Ah yes, good old hashmapwithindifferentaccess, unfortunately we have to contend with erlang’s map implementation in C, but hey, you can always convert the list of tuples to gb_trees

03juan · May 4, 2024, 8:49am

Yes, exactly why the schema should just be a way to store the data in the DB, and you’d write a module for the real data structure that hides these implementation details. Like MapSet is just opaque Map under the hood.

silverdr · May 4, 2024, 9:51am

No, that’s a different thing (and not a Ruby one AFAIR). Indifferent access means that accessing may be done using either atoms or binaries (indifferent) without having to worry how the hashmap was created. What I refer to is LMGTFM… this:

https://ruby-doc.org/3.3.1/Hash.html#class-Hash-label-Entry+Order

I think it was introduced in 2.0 some years ago and I even recall I used it in similar problem and guy called me on that during code review, until I showed that it’s a documented feature already

fmn · May 4, 2024, 10:02am

how quick it is, for that data type is relative to its size (or rather length), because you need to scan it whole or until you will find :b, if those “keys” are unique.

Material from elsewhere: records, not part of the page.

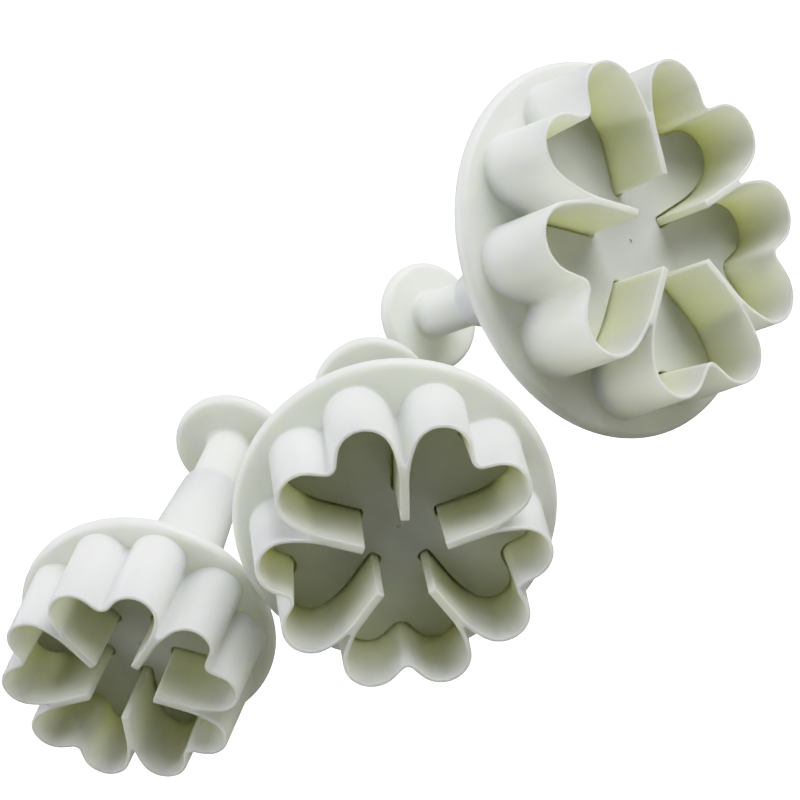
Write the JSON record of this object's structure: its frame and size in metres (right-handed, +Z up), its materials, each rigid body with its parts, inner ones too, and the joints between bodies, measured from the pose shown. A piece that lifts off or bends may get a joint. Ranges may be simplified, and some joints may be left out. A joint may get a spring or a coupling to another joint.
{
  "type": "plunger cutter set",
  "caption": "Graduated flower plunger cutters with flanged blade walls, sprung pressing plates and round thumb knobs, lying on their sides.",
  "frame": {"origin": "on the table, under the middle of the set's bounding box", "axes": "+Z up from the table; -Y towards the viewer of the picture, the way that the cutting edges mostly face; +X along the row, from the small cutter to the large one"},
  "size_m": [0.1376, 0.0908, 0.0567],
  "materials": {
    "shell_plastic": "satin gloss off-white moulded plastic",
    "plate_plastic": "satin off-white moulded plastic",
    "knob_plastic": "satin gloss off-white moulded plastic",
    "rod_plastic": "satin off-white moulded plastic",
    "spring_steel": "drawn steel wire"
  },
  "bodies": {
    "large_cutter": {"large_cutter_shell": "shell_plastic", "large_return_spring": "spring_steel"},
    "large_plunger": {"large_pressing_plate": "plate_plastic", "large_push_rod": "rod_plastic", "large_knob": "knob_plastic"},
    "medium_cutter": {"medium_cutter_shell": "shell_plastic", "medium_return_spring": "spring_steel"},
    "medium_plunger": {"medium_pressing_plate": "plate_plastic", "medium_push_rod": "rod_plastic", "medium_knob": "knob_plastic"},
    "small_cutter": {"small_cutter_shell": "shell_plastic", "small_return_spring": "spring_steel"},
    "small_plunger": {"small_pressing_plate": "plate_plastic", "small_push_rod": "rod_plastic", "small_knob": "knob_plastic"}
  },
  "joints": [
    {"name": "large_plunger_press", "type": "slide", "parent": "large_cutter", "child": "large_plunger", "axis": [0.5427, -0.7636, 0.3498], "range_m": [0, 0.0103], "stiffness_N_per_m": 300, "springref_m": -0.008, "deforming": ["large_return_spring"]},
    {"name": "medium_plunger_press", "type": "slide", "parent": "medium_cutter", "child": "medium_plunger", "axis": [-0.0797, -0.97, 0.2298], "range_m": [0, 0.0109], "stiffness_N_per_m": 300, "springref_m": -0.008, "deforming": ["medium_return_spring"]},
    {"name": "small_plunger_press", "type": "slide", "parent": "small_cutter", "child": "small_plunger", "axis": [-0.3309, -0.9294, 0.1636], "range_m": [0, 0.0104], "stiffness_N_per_m": 300, "springref_m": -0.008, "deforming": ["small_return_spring"]},
    {"name": "medium_cutter_lift", "type": "slide", "parent": "large_cutter", "child": "medium_cutter", "axis": [0, 0, 1], "range_m": [0, 0.06]},
    {"name": "small_cutter_lift", "type": "slide", "parent": "large_cutter", "child": "small_cutter", "axis": [0, 0, 1], "range_m": [0, 0.06]}
  ]
}
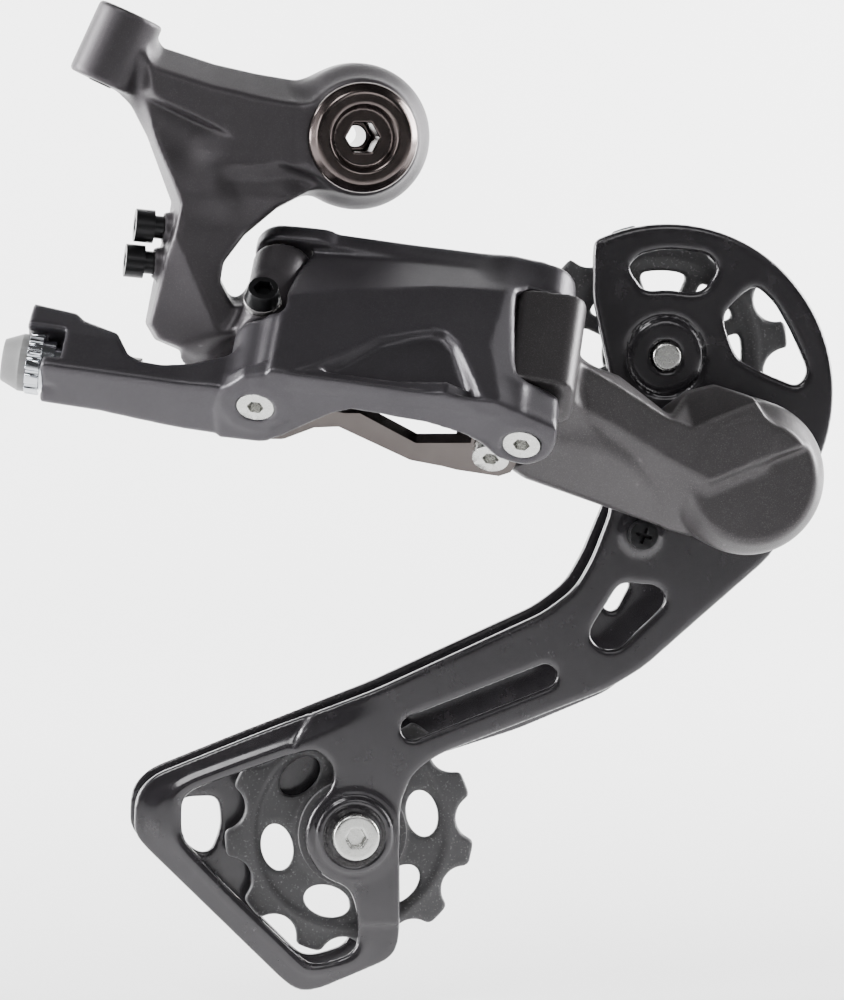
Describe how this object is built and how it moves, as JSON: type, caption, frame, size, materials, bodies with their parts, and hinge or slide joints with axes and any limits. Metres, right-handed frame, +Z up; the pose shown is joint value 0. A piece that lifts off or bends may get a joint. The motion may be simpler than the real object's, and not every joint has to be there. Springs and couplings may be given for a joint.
{
  "type": "rear bicycle derailleur",
  "caption": "Long-cage rear bicycle derailleur: slanted parallelogram, sprung cage with guide and tension pulleys, barrel adjuster and hollow hanger bolt.",
  "frame": {"origin": "on the hanger bolt's axis, in the face that seats on the frame hanger", "axes": "+Y along the hanger bolt, inboard towards the wheel; +X forward as seen from the drive side; +Z up"},
  "size_m": [0.1451, 0.0576, 0.1704],
  "materials": {
    "bolt_black": "polished black nickel",
    "washer_steel": "dark zinc",
    "bushing": "satin",
    "seal": "matte",
    "upper_cast": "matte dark grey anodised",
    "link_cast": "satin graphite with fine sparkle",
    "lower_cast": "satin graphite with fine sparkle",
    "black_screw": "black oxide",
    "zinc": "bright zinc",
    "nickel_plate": "dark nickel, satin",
    "spring_steel": "bright",
    "chrome_ring": "polished",
    "cap_grey": "moulded grey",
    "cage_black": "satin black",
    "pulley_black": "moulded black",
    "axle_steel": "ground steel"
  },
  "bodies": {
    "root": {"hanger_bolt": "bolt_black", "stop_washer": "washer_steel"},
    "upper_knuckle": {"b_knuckle": "upper_cast", "bolt_bushing": "bushing", "bolt_seal": "seal", "rear_pivot_bushes": "bushing", "cable_anchor_bolt": "black_screw", "cable_anchor_washer": "washer_steel", "spring_anchor": "black_screw", "return_spring": "spring_steel"},
    "b_screw": {"b_tension_screw": "black_screw"},
    "high_screw": {"limit_screw_high": "black_screw"},
    "low_screw": {"limit_screw_low": "black_screw"},
    "outer_arm": {"outer_link": "link_cast", "outer_rear_pin": "zinc", "outer_front_pin": "zinc", "adjuster_nut": "washer_steel", "adjuster_spring": "spring_steel"},
    "adjuster": {"barrel_adjuster": "chrome_ring", "adjuster_cap": "cap_grey"},
    "inner_arm": {"inner_link": "nickel_plate", "inner_rear_pin": "zinc", "inner_front_pin": "zinc"},
    "lower_knuckle": {"p_knuckle": "lower_cast", "front_pivot_bushes": "bushing", "cage_seal": "seal", "cage_spring": "spring_steel"},
    "cage": {"cage_axle": "axle_steel", "outer_cage_plate": "cage_black", "inner_cage_plate": "cage_black", "cage_stop_screw": "black_screw", "guide_pulley_bolt": "zinc", "guide_pulley_bush": "axle_steel", "guide_pulley_caps": "pulley_black", "tension_pulley_bolt": "zinc", "tension_pulley_bush": "axle_steel", "tension_pulley_caps": "pulley_black"},
    "guide_wheel": {"guide_pulley": "pulley_black"},
    "tension_wheel": {"tension_pulley": "pulley_black"}
  },
  "joints": [
    {"name": "hanger_pivot", "type": "hinge", "parent": "root", "child": "upper_knuckle", "pos_m": [0, 0, 0], "axis": [0, 1, 0], "range_deg": [-5, 15]},
    {"name": "b_screw_travel", "type": "slide", "parent": "upper_knuckle", "child": "b_screw", "axis": [0.422, 0, 0.9066], "range_m": [-0.002, 0.004]},
    {"name": "high_limit_travel", "type": "slide", "parent": "upper_knuckle", "child": "high_screw", "axis": [-0.9945, 0, 0.1045], "range_m": [-0.0004, 0.003]},
    {"name": "low_limit_travel", "type": "slide", "parent": "upper_knuckle", "child": "low_screw", "axis": [-0.9945, 0, 0.1045], "range_m": [-0.0008, 0.003]},
    {"name": "outer_swing", "type": "hinge", "parent": "upper_knuckle", "child": "outer_arm", "pos_m": [-0.01667, -0.01958, -0.03374], "axis": [0.2223, 0.6947, 0.6841], "range_deg": [0, 55], "stiffness_Nm_per_rad": 0.5, "springref_deg": -34.38, "deforming": ["return_spring"]},
    {"name": "inner_swing", "type": "hinge", "parent": "upper_knuckle", "child": "inner_arm", "pos_m": [-0.0203, -0.00616, -0.04034], "axis": [0.2223, 0.6947, 0.6841], "range_deg": [0, 55]},
    {"name": "lower_pivot", "type": "hinge", "parent": "outer_arm", "child": "lower_knuckle", "pos_m": [0.02826, -0.02257, -0.03507], "axis": [0.2223, 0.6947, 0.6841], "range_deg": [-55, 0]},
    {"name": "adjuster_turn", "type": "hinge", "parent": "outer_arm", "child": "adjuster", "pos_m": [-0.05586, -0.01787, -0.03736], "axis": [-0.9747, 0.1765, 0.1375], "continuous": true},
    {"name": "cage_swing", "type": "hinge", "parent": "lower_knuckle", "child": "cage", "pos_m": [0.066, -0.003, -0.058], "axis": [0, -1, 0], "range_deg": [0, 100], "stiffness_Nm_per_rad": 0.25, "springref_deg": -85.94, "deforming": ["cage_spring"]},
    {"name": "guide_spin", "type": "hinge", "parent": "cage", "child": "guide_wheel", "pos_m": [0.054, 0.004, -0.038], "axis": [0, 1, 0], "continuous": true},
    {"name": "tension_spin", "type": "hinge", "parent": "cage", "child": "tension_wheel", "pos_m": [0, 0.004, -0.12], "axis": [0, 1, 0], "continuous": true}
  ],
  "couplings": [
    {"joint": "inner_swing", "follows": "outer_swing", "ratio": 1},
    {"joint": "lower_pivot", "follows": "outer_swing", "ratio": -1}
  ]
}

to find it really quickly, you probably would need to use a MapSet or a Map, i guess?

EDIT: or a pattern match if you know its length? but i am not sure how fast it is.

thousandsofthem · May 4, 2024, 10:09am

Very much depends on exact restrictions.
If keys can not be repeated, just do plain map (jsonb).
If you need to store exact value type, serialize it and store as binary blob

:erlang.term_to_binary([a: 5, b: "five", c: :five])

joey_the_snake · May 4, 2024, 10:26am

In my opinion the best way to solve issues like this is to first decide how you would represent it in the database if you weren’t using Ecto. Keep in mind Ecto is just defining a mapping between Elixir and your persistence layer. If you don’t know what you want to do in your persistence layer you don’t know what you want to do in Ecto.

silverdr · May 4, 2024, 10:27am

Keys are unique but their order is important. I’d love to just serialise the Map and be done but in Elixir (Erlang/OTP) that does not guarantee that the order will be preserved.

It needs to fit into an existing JSON structure. While it doesn’t really need to be human-readable, it would still be nice to have it as an array of JSON “objects” along with everything else. But yes, I guess this could be doable this way, although this would be the only unreadable JSON part then.

silverdr · May 4, 2024, 10:35am

That’s how I decided I’d prefer to have it but I ran into limitations. I did implement it as a List of single-element Maps but didn’t like the complexity and ineffectiveness of handling those. Still - after reading the comments and realising (thank you @ruslandoga) that I don’t have to reinvent the wheel this seems like the “least bad” approach, short of custom types

fmn · May 4, 2024, 10:47am

if you want to encode it to native JSON types, 1 to 1 - it’s not possible.
if you are flexible, you can encode it into JSON array of two element arrays.

if you want to encode anything more complex - like “ordered sets” or “indexed lists” , you need to:

find a way to implement your data type in Elixir (there are no types in Elixir as far as i know supporting all the properties you are looking for; maybe you can find a wrapper around Erlang’s gb_tree?)
invent a way of encoding it into JSON and decoding it from JSON (because at “type-to-type” level, types you are looking for are incompatible with JSON types).

open question remains: what’s the cost of integrating it into Ecto?